At this point it is difficult to predict the extent of the repercussions of recent events on the economy in the immediate future. Projections vary greatly, but the scenario that we see as the most likely is a gradual return to normal over the coming months. However, it is sensible to be cautious and to evaluate all possibilities, and we continue to monitor our model portfolios closely for all eventualities.
What is certain is that politics, especially both monetary and fiscal policy (specifically that which is implemented by national and supranational governments), will likely play an important role. The United States is in an election year and President Trump has already announced his willingness to set up new tax incentives for businesses. Tomorrow, the UK government presents a budget that is rumoured to be generous, which could usher in a period of fiscal expansion. European governments and Brussels – although, admittedly with uncertain timeframes – are discussing coordinated measures.
From a purely financial perspective, we can expect volatility in the immediate future. However, once the fog of uncertainty begins to clear, an assessment of the pure economic situation will take place by markets.
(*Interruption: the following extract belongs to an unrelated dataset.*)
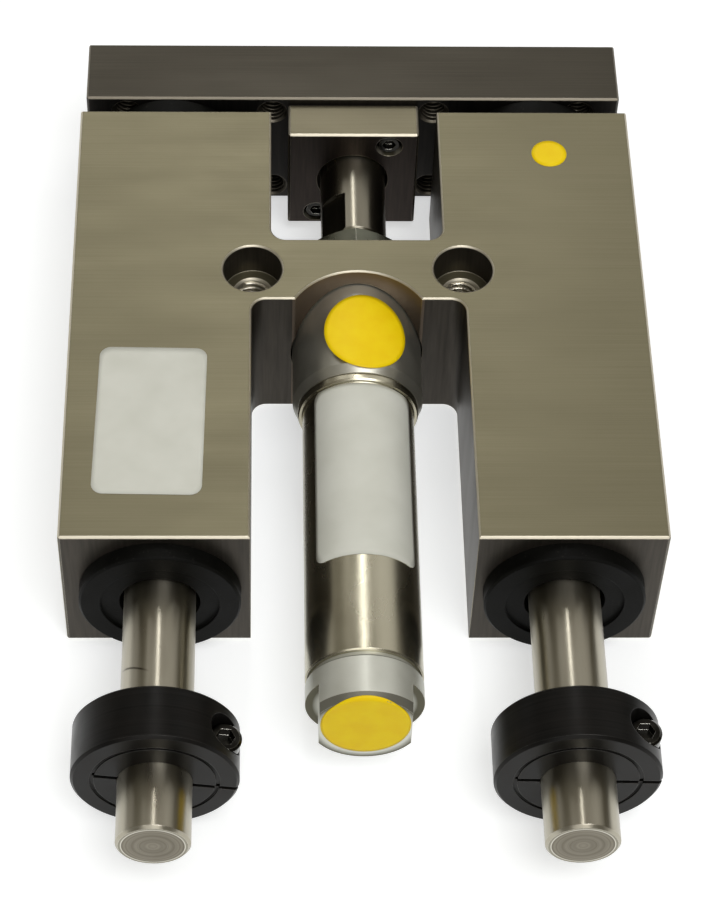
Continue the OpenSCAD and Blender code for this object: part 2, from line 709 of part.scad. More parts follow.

Importantly, history teaches us that financial markets start growing on the expectations of a return to growth – not waiting for actual economic growth itself.
It is for precisely this reason that remaining in markets is important for long term investors. Missing the recovery in the markets can have a meaningful impact on performance (as outlined in our recent blog post here). Indeed, missing these periods can have a much bigger impact than the decline in equities we have seen in recent days. This is a key concept that must inform the choices investors make. It also guides our analysis. The time will come when opportunities may arise to increase exposure in various asset classes, including volatile ones (such as equities). Taking these opportunities is just as important to us as managing downside risk – this approach to adding value, in our opinion, helps to maximise our investors’ interests in the long term.